Slow Stone on Snowdon

Michael Welland of Through the Sandglass recently sent me this odd story about slate. A new visitor center has been atop Mount Snowdon, the tallest peak in Wales, at 1,085 meters. Judging from the photos in the article and accompanying web-based slide show, the building is quite handsome. It also replaces what that famed wordsmith Prince Charles called “the highest slum in Wales.” But what is more important is that in one of the world’s most famous regions for slate, the architect decided to use slate as a building material.

Photo of Hafod Eryri, the Welsh name for the building, from Snowdon Summit Blog

Slate quarrying was long Wales’ claim to fame and one of the most important industries in the country. Welsh slate was shipped around the world for use as gravestones, school slates, and most famously, for roofing. The men of the Welsh slate industry also traveled far. Poor working conditions, poor pay, strikes, and food shortages led to an exodus of Welsh workers to America in the 1840s. Their arrival jump started the nascent American slate industry and within a handful of years, slate from Pennsylvania, New York, Vermont, and Maine became the plastic of its day, a nearly ubiquitous material in the building trade.

Oddly, however, instead of using the 400-million-year old slate found on the sides of Snowdon, builders of the new structure imported their slate from Portugal. (Local granite, however, does clad the building.) I am sure that money was an issue but it seems odd to me that it wasn’t possible to find enough local slate to cover the roof of the building. Couldn’t the builders have simply gone around to abandoned quarries and just picked up some left over blocks of slate and made new roofing?
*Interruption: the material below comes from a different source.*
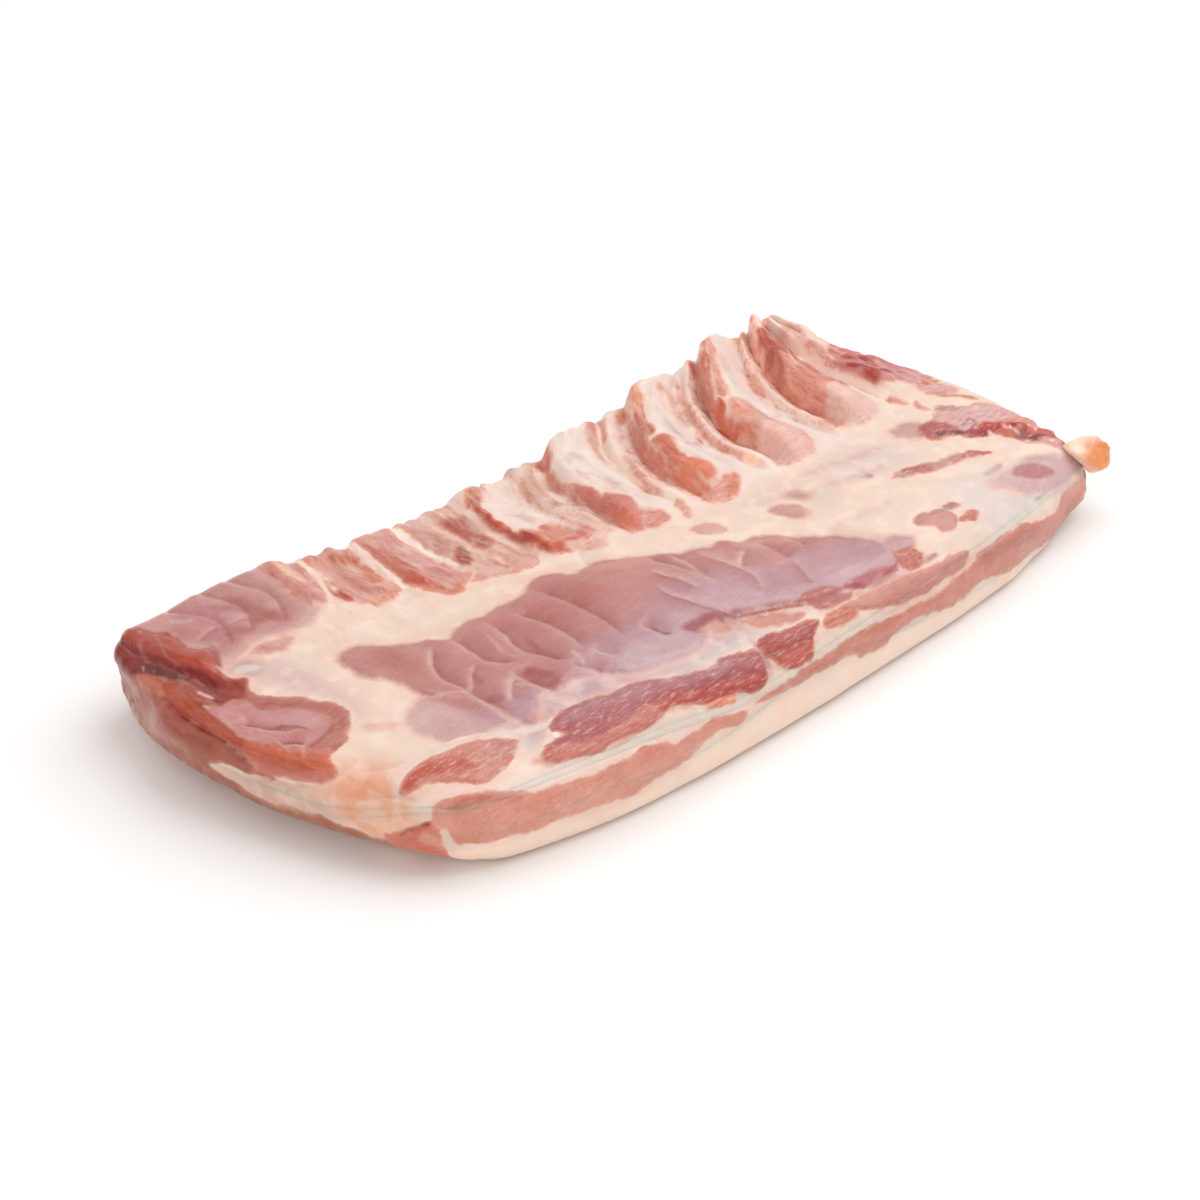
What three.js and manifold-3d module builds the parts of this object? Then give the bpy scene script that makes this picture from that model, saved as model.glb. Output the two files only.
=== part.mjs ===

Stone has long been sent willy-nilly around the globe and as someone obsessed with seeing the wonderful stone used in the building trade, I shouldn’t complain, but sometimes I wonder if someone shouldn’t start a local stone movement, at least in a place such as Wales, where slate defined the country for centuries. I can see the taglines now: “Prevent the Reuniting of Gondwanaland; Don’t Ship Stone.” “Support Slow Stone; Use Only Regional Rock.” Okay, maybe I am living in a dream but I do think that in this world where we are trying to be more environmentally hip, that people should consider the global footprint of the stone they use. It can’t hurt to try.